> **Exercise**
Using the listing below, set down each line from the line containing "for word, hand, hind_ankle, hind_hoof" through the line containing "and the stage.", both ends included, exactly and with nothing added.

[Object modeling scripts]
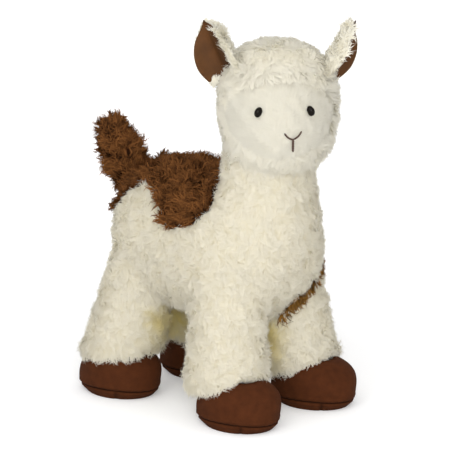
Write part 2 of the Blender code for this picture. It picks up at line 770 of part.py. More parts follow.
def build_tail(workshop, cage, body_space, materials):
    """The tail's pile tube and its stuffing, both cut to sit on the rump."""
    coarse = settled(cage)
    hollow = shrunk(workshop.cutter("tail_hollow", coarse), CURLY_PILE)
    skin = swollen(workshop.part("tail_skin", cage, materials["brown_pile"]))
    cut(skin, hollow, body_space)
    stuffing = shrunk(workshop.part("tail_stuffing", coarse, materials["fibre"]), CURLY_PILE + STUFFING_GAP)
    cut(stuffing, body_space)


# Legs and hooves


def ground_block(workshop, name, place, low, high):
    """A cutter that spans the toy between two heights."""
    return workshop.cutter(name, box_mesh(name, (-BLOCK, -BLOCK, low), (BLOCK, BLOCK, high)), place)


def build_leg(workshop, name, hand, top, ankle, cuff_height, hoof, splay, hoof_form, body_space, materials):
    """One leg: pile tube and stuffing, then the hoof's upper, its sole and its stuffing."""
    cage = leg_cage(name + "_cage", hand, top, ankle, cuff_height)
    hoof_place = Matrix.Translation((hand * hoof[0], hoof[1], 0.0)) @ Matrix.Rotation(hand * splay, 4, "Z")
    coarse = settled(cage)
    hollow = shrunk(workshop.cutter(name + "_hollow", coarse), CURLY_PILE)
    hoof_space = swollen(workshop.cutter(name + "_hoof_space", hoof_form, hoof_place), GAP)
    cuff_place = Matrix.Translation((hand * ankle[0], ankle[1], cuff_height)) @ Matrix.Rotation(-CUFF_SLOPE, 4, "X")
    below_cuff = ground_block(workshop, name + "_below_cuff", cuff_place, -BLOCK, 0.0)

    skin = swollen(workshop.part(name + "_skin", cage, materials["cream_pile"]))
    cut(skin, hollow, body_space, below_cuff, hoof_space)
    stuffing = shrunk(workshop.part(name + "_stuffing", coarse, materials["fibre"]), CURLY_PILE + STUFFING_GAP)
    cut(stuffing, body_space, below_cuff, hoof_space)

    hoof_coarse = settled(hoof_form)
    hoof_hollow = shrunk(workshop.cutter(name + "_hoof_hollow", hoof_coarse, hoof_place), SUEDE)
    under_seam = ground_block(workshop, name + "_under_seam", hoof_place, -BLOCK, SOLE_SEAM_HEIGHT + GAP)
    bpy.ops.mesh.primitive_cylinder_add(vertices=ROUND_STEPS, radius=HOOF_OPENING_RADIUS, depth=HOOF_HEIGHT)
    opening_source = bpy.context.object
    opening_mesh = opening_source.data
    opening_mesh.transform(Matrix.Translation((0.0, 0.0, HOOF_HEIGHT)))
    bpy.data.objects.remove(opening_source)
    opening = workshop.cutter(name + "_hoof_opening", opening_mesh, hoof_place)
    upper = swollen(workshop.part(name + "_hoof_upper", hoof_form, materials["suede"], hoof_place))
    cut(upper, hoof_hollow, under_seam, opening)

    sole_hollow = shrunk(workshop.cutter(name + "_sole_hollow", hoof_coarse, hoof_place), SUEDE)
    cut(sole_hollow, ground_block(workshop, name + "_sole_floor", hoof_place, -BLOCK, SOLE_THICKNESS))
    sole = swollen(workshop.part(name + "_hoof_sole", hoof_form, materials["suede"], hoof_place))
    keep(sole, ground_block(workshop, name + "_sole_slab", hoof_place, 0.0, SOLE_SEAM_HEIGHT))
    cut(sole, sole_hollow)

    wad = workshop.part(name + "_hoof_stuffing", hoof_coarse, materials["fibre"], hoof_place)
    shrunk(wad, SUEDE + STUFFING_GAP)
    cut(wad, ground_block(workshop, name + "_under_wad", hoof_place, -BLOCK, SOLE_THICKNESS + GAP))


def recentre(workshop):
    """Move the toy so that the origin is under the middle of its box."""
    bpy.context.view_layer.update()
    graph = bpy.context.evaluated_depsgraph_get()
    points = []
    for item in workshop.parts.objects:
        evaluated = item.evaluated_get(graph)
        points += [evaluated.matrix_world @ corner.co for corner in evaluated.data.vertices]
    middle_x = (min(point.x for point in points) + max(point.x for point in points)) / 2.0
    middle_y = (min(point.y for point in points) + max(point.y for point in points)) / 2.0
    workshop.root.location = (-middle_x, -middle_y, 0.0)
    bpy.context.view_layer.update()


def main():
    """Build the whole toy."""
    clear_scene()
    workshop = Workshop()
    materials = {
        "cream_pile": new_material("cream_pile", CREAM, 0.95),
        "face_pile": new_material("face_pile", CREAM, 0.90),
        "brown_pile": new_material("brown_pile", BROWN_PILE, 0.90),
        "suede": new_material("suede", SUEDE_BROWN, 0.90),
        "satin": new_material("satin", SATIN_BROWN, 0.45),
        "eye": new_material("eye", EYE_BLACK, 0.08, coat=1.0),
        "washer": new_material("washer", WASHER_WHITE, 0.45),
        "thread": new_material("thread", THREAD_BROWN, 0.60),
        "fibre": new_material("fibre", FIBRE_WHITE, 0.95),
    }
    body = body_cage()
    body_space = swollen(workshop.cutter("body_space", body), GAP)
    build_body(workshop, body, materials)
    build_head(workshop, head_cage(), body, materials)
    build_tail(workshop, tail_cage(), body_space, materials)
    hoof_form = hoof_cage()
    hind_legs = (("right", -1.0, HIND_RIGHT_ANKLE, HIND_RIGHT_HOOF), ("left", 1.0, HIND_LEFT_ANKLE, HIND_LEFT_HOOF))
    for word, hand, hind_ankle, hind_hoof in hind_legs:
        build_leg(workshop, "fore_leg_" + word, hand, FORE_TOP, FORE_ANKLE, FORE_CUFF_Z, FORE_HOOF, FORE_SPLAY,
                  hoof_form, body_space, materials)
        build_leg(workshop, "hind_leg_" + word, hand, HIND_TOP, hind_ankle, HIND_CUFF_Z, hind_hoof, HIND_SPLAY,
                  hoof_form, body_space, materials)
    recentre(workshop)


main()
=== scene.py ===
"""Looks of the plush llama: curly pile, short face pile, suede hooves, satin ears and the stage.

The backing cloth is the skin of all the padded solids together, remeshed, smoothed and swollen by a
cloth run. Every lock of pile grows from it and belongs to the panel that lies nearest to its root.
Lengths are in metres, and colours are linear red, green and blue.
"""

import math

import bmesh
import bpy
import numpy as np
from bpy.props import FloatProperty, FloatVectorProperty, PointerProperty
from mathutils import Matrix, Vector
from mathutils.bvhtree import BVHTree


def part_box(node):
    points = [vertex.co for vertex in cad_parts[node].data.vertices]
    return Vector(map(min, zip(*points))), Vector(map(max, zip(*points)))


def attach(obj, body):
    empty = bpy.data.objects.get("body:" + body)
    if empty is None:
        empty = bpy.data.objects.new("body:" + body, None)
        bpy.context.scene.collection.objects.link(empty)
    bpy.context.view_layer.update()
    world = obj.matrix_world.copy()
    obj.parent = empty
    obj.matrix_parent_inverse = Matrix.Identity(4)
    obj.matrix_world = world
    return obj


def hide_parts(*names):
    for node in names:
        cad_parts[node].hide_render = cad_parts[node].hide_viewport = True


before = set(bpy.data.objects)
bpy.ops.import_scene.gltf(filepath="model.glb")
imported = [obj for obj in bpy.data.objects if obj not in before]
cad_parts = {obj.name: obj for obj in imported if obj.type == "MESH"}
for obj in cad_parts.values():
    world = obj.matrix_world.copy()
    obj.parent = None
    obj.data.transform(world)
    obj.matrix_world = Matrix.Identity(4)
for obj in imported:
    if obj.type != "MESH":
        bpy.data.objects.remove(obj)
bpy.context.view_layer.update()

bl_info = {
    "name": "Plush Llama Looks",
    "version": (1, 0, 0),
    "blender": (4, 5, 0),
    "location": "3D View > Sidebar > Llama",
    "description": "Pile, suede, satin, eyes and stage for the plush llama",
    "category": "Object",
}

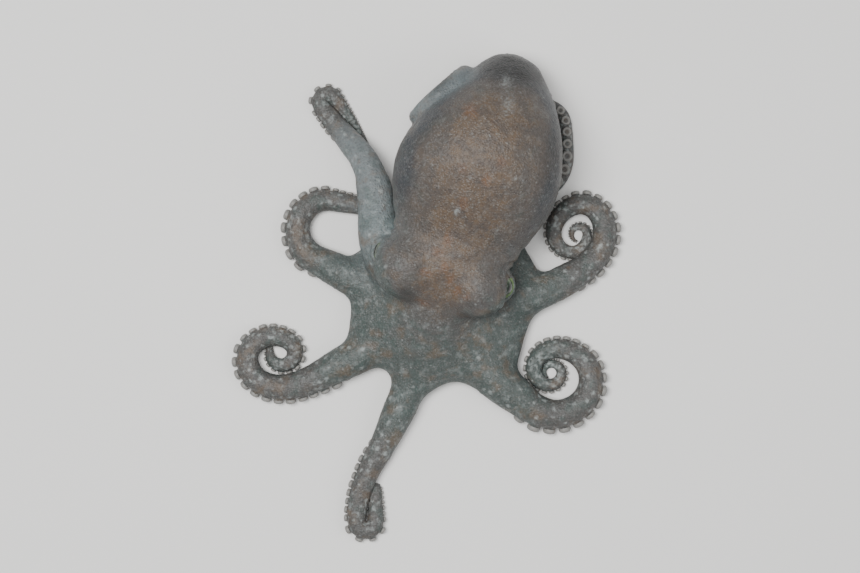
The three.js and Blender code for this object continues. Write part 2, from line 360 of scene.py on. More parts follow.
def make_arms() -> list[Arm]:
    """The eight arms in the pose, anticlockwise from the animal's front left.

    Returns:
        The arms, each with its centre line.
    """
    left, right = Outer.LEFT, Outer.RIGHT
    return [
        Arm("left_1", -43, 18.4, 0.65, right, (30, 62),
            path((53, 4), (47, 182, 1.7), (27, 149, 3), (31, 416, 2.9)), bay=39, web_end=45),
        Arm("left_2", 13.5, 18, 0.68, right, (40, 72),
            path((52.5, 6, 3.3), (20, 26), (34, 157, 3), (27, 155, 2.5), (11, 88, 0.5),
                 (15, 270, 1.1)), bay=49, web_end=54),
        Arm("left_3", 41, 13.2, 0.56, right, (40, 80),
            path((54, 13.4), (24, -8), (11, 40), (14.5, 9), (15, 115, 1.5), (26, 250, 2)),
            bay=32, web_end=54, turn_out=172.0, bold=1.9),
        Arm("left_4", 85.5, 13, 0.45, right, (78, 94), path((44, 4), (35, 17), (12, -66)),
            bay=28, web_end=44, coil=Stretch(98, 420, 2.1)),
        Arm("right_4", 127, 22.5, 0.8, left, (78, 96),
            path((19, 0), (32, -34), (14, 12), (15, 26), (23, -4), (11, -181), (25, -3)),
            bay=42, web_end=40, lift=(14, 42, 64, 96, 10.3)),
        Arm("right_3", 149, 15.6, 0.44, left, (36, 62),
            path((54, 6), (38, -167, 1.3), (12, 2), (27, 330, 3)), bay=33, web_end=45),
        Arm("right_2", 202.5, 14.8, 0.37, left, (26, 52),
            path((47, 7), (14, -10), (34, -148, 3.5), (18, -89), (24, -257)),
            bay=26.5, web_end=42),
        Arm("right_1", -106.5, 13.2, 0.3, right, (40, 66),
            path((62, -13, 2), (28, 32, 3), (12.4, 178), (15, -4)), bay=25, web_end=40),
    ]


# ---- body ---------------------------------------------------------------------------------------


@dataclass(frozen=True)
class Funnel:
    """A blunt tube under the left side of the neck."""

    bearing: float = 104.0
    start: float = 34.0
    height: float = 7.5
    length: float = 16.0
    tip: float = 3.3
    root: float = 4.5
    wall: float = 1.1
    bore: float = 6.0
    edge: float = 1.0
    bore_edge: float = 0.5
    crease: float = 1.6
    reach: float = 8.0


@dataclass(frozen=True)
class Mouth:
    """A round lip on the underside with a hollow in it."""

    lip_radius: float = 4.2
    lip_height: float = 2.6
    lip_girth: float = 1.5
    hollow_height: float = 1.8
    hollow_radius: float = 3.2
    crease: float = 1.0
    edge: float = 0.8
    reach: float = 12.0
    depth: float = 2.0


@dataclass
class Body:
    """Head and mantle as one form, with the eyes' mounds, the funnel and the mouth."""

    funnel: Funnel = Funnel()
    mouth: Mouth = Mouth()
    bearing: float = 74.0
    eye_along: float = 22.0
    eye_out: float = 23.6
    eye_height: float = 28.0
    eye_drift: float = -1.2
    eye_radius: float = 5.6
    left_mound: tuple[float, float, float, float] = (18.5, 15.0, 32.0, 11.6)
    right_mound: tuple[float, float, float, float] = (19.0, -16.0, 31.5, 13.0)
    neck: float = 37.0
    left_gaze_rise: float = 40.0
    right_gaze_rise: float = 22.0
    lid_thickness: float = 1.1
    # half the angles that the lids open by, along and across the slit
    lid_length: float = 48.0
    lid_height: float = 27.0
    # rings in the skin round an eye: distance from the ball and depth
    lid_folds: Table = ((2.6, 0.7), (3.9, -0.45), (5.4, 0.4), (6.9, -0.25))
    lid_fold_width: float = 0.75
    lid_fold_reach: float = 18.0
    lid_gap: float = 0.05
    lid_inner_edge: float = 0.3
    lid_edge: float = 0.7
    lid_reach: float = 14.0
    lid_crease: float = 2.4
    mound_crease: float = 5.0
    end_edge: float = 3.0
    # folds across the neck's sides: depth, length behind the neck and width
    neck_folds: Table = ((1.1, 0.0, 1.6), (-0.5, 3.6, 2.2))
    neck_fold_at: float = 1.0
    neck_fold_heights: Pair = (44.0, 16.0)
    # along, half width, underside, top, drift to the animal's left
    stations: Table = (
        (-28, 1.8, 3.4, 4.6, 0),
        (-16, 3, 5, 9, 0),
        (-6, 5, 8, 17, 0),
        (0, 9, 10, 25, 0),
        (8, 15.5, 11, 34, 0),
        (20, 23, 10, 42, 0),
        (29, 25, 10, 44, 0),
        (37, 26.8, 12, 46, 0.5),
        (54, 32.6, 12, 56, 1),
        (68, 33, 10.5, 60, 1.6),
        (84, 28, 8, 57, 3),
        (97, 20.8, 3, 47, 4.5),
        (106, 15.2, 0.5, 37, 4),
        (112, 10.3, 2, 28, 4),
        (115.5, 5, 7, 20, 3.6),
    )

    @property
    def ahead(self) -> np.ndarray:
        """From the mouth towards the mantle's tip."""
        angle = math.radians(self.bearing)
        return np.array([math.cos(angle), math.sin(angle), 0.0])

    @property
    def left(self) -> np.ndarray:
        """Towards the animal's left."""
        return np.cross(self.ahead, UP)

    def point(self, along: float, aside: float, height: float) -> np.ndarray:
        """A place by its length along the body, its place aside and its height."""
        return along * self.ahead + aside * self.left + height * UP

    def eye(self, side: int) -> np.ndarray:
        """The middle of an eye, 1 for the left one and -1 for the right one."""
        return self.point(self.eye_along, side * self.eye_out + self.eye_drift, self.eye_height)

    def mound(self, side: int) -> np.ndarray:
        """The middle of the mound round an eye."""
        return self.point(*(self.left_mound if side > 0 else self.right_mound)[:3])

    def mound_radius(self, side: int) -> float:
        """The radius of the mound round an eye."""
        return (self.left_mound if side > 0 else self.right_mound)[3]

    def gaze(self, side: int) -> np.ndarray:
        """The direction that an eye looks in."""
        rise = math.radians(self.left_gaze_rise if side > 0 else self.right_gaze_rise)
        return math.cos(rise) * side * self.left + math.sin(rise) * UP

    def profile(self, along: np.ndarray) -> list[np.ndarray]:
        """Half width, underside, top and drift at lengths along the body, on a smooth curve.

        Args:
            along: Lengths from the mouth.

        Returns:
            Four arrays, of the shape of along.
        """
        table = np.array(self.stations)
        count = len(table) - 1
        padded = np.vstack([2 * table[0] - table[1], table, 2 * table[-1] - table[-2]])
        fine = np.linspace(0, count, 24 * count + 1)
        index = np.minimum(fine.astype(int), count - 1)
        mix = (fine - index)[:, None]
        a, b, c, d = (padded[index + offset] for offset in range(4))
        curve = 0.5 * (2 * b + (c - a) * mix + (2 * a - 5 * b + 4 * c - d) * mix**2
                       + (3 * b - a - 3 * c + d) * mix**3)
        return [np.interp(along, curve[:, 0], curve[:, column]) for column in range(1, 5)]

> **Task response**
    for word, hand, hind_ankle, hind_hoof in hind_legs:
        build_leg(workshop, "fore_leg_" + word, hand, FORE_TOP, FORE_ANKLE, FORE_CUFF_Z, FORE_HOOF, FORE_SPLAY,
                  hoof_form, body_space, materials)
        build_leg(workshop, "hind_leg_" + word, hand, HIND_TOP, hind_ankle, HIND_CUFF_Z, hind_hoof, HIND_SPLAY,
                  hoof_form, body_space, materials)
    recentre(workshop)


main()
=== scene.py ===
"""Looks of the plush llama: curly pile, short face pile, suede hooves, satin ears and the stage.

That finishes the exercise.